Saking tak mau terganggu dalam membacakanmu kalimah thayyibah yang engkau tirukan dalam keadaan entah berapa detik lagi engkau berpisah denganku, aku tak tahu, tiba-tiba hp berbunyi. Sampai-sampai pertanyaanku kepada penelepon, aneh: “Kenapa nelepon?”
Ternyata adikku yang tinggal di Jakarta yang jaraknya 500 km lebih itu jengak dengan pertanyaanku. Singkat kata, kukatakan intinya gawat.
Di tengah kesibukanku menalqinmu Bu, engkau suruh aku menelepon adikku yang jarak rumahnya 65 Km. Lalu engkau tanyakan, sudah sampai mana. Dan tahu-tahu kemudian justru adik yang nelepon pertama itu memberi aba-aba kepada adikku yang sedang tugas, jaraknya 17 Km.
Tiba-tiba di tengah sibuk menalqin dengan Laailaaha illallah itu ada telepon lagi. Pertanyaan penelepon kepadaku singkat, apakah aku kehilangan. Saya jawab, ya. Lalu penelepon berjanji untuk mengantarkan barang hilang itu.
Langsung aku khabarkan ke Ibu yang sedang saya talqin dalam keadaan tiduran dan menutup mata itu, bahwa ada kabar gembira. Duit yang Ibu titipkan kepadaku untuk adik-adik sekian juta kemarin ternyata tidak hilang di perjalananku dari desa ini ke Jakarta. Tapi hanya tertinggal di mobil orang yang berbaik hati mengantarku, dan sekarang akan diantarkan ke sini.
Alhmadulillaah… jadi kamu tidak usah menggantinya Le (nak) … ucap ibu berbinar-binar, sangat gembira dan bahagia. Bersyukur karena uang itu tidak hilang, hingga anaknya ini tidak usah payah-payah untuk menggantinya. Dan sangat bersyukur, baik ibuku maupun apalagi aku, di zaman begal sekarang ini ternyata masih ada orang-orang yang insya Allah disayangi Allah, hingga tetap jujur. Dan kejujuran di zaman begal ini sangat mahal sekali, apalagi di saat seseorang yakni ibuku beberapa menit lagi dipanggil Allah Ta’ala.

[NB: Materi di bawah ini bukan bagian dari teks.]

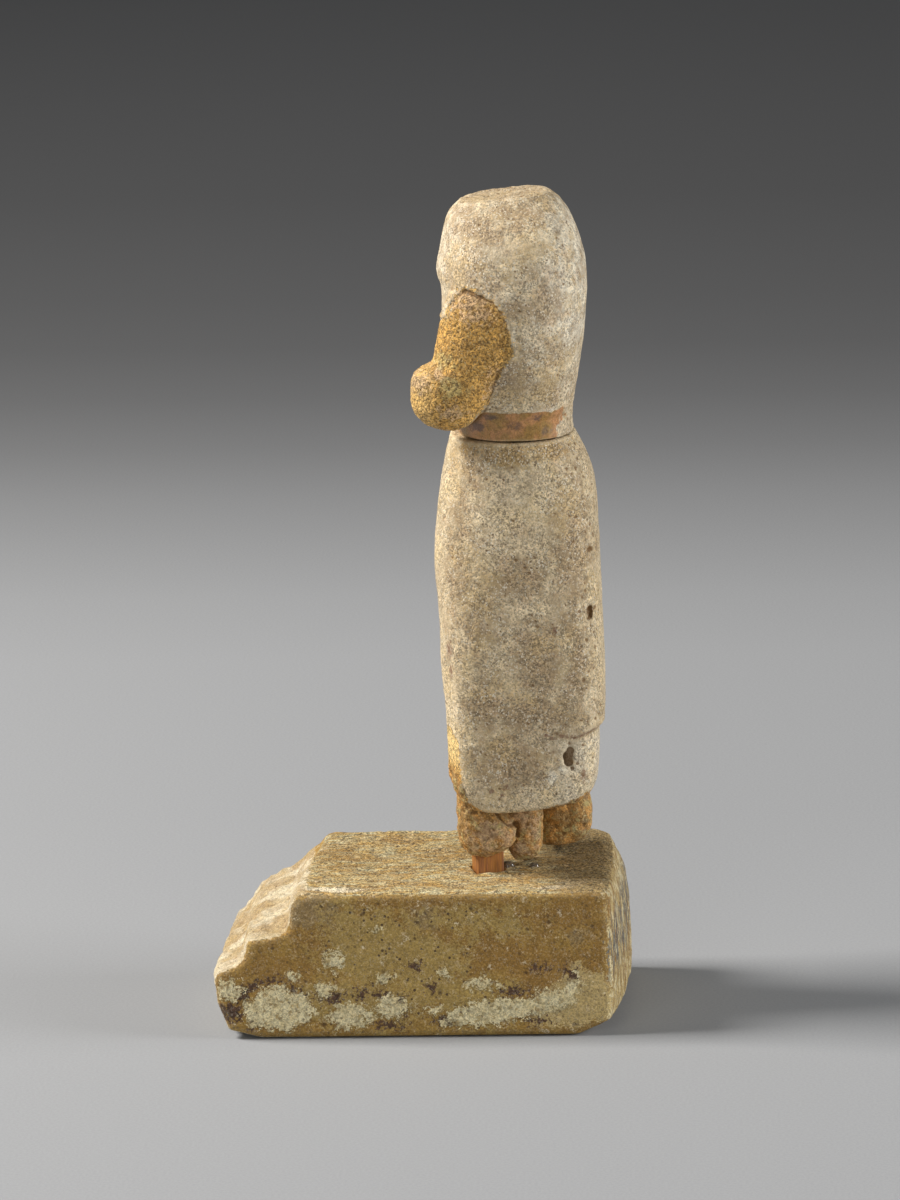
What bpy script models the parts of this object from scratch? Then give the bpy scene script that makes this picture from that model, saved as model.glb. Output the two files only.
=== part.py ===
"""Broken male statuette on its plinth, about 17 cm high.

The figure strides along -Y, so its left side faces +X. The head and the feet are lost. The body was
broken at the waist and set together again, and a squared wooden dowel holds it up on the plinth.

Metres, +Z up. The origin is the middle of the plinth's underside.
"""

import math
from collections import namedtuple

import bmesh
import bpy
from mathutils import Matrix, Vector

# The plinth: a block whose front end has broken away in two steps
PLINTH_LENGTH = 0.0832
PLINTH_WIDTH = 0.0490
PLINTH_HEIGHT = 0.0297
PLINTH_EDGE = 0.0013
PLINTH_BACK_BOW = 0.0012

# The figure, whose proportions are shares of its height from the lowest leg stub to the neck break
FIGURE_HEIGHT = 0.1363
FIGURE_AXIS_TO_BACK_END = 0.0210
FIGURE_STAND_OFF = 0.0005

# The gap left between two pieces that touch
JOINT_GAP = 0.0003

# The dowel: a squared stick turned a little about its length
DOWEL_SIDE = 0.0054
DOWEL_CHAMFER = 0.0003
DOWEL_TURN = math.radians(16)
DOWEL_SET_BACK = 0.0060
DOWEL_IN_LEG = 0.0070
DOWEL_IN_PLINTH = 0.0090

# Fineness of the faceted surfaces
BODY_SIDES = 40
LIMB_SIDES = 20
PIT_SIDES = 14
PIT_RINGS = 8
CUTTER_OVERRUN = 0.004
SOFT_EDGE = math.radians(28)

Station = namedtuple("Station", "height front back half_width squareness")
Lump = namedtuple("Lump", "x y z radius_x radius_y radius_z squareness")
PlinthPoint = namedtuple("PlinthPoint", "along_near along_far up_near up_far")
Finish = namedtuple("Finish", "colour roughness")

PALE_CRUST = Finish((0.46, 0.39, 0.29), 0.75)
BROWN_CORE = Finish((0.27, 0.18, 0.08), 0.85)
DOWEL_WOOD = Finish((0.30, 0.14, 0.055), 0.65)

# Each body and limb is a tube through level stations: height, front and back measured from the
# figure's axis, half width, and squareness (2 for an ellipse, more for a boxier section)
WAIST_JOINT = 0.6456
TORSO = (
    Station(WAIST_JOINT, -0.0880, 0.0822, 0.0990, 2.2),
    Station(0.6698, -0.0902, 0.0792, 0.1000, 2.2),
    Station(0.7117, -0.0968, 0.0862, 0.1150, 2.3),
    Station(0.7600, -0.1013, 0.0948, 0.1325, 2.3),
    Station(0.8202, -0.1064, 0.1020, 0.1423, 2.4),
    Station(0.8613, -0.1064, 0.1045, 0.1409, 2.4),
    Station(0.8880, -0.1130, 0.1042, 0.1365, 2.4),
    Station(0.9193, -0.1079, 0.0983, 0.1275, 2.4),
    Station(0.9457, -0.1025, 0.0902, 0.1130, 2.3),
    Station(0.9700, -0.0945, 0.0795, 0.0890, 2.3),
    Station(0.9883, -0.0770, 0.0675, 0.0620, 2.2),
    Station(1.0147, -0.0540, 0.0535, 0.0330, 2.2),
)
TORSO_RINGS = 27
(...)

Ibu, aku tak mampu membahagiakanmu, apalagi di saat-saat ajalmu tiba. Namun aku bersyukur, sebagai tukang pembawa berita belaka (yang separuh umur yang kujalani ini hanya seolah jadi tukang berita), ternyata berita paling berharga di hadapanmu adalah berita yang kubawa menjelang ajalmu ini Bu.
Talqin pun terus saja saya ulang-ulang lalu ditemani dua adik saya, hingga jelas ibu tirukan, dan akhirnya entah hanya berapa menit tampaknya nafas terakhir lewat mulut keluar pelan. Inaa lillahi wa innaa ilaihi raji’un.
Bu, engkau dilahirkan 84 tahun lalu setelah ibumu mengaji Al-Qur’an, Bu, dan engkau wafat setelah mengaji Al-Qur’an, dan engkau tinggalkan dunia ini dengan sangat lega, karena sesuatu yang agak mengganjal pun telah terhapus bahkan dengan berita gembira itu tadi. Bahkan sesaat sebelum akhir hayatmu telah engkau sebut, duitmu di bawah tempat tidurmu sejumlah sekian, ternya Alhamdulillah cukup bahkan lebih ketika untuk mengurusi pemakaman dan untuk bersedekah kepada sanak kerabat dan para tetangga.
Bacaan Al-Qur’anmu yang setiap bulan khatam empat kali dan kadang dengan terjemah Bahasa Jawa itu, insya Allah menjadi bekal yang sangat berharga bagimu Bu, yang kini engkau dikubur di sisi ayahku yang telah mendahuluimu beberapa tahun lalu. Kecintaanmu mengaji Al-Qur’an di antaranya juga menirukan ayahku yakni suamimu, Bu. Dia di waktu sakit pun biasanya justru lebih rajin mengaji Al-Qur’an. Bahkan lebih sering cepat khatam, karena ketika sakit tidak diselingi dengan bekerja.
Kebiasaan baik itu rupanya engkau teruskan Bu, sampai akhir hayatmu. Semoga benar-benar jadi bekal kebaikan di alam yang kini engkau alami Bu.
Allahummaghfir lahaa warhamhaa wa’afiha wa’fu ‘anha waj’alil jannata matswaha. Allahumma laa tahrimnaa ajraha walaa taftina ba’dahaa waghfir lanaa walahaa. Aamiin ya Rabbal ‘alamiin.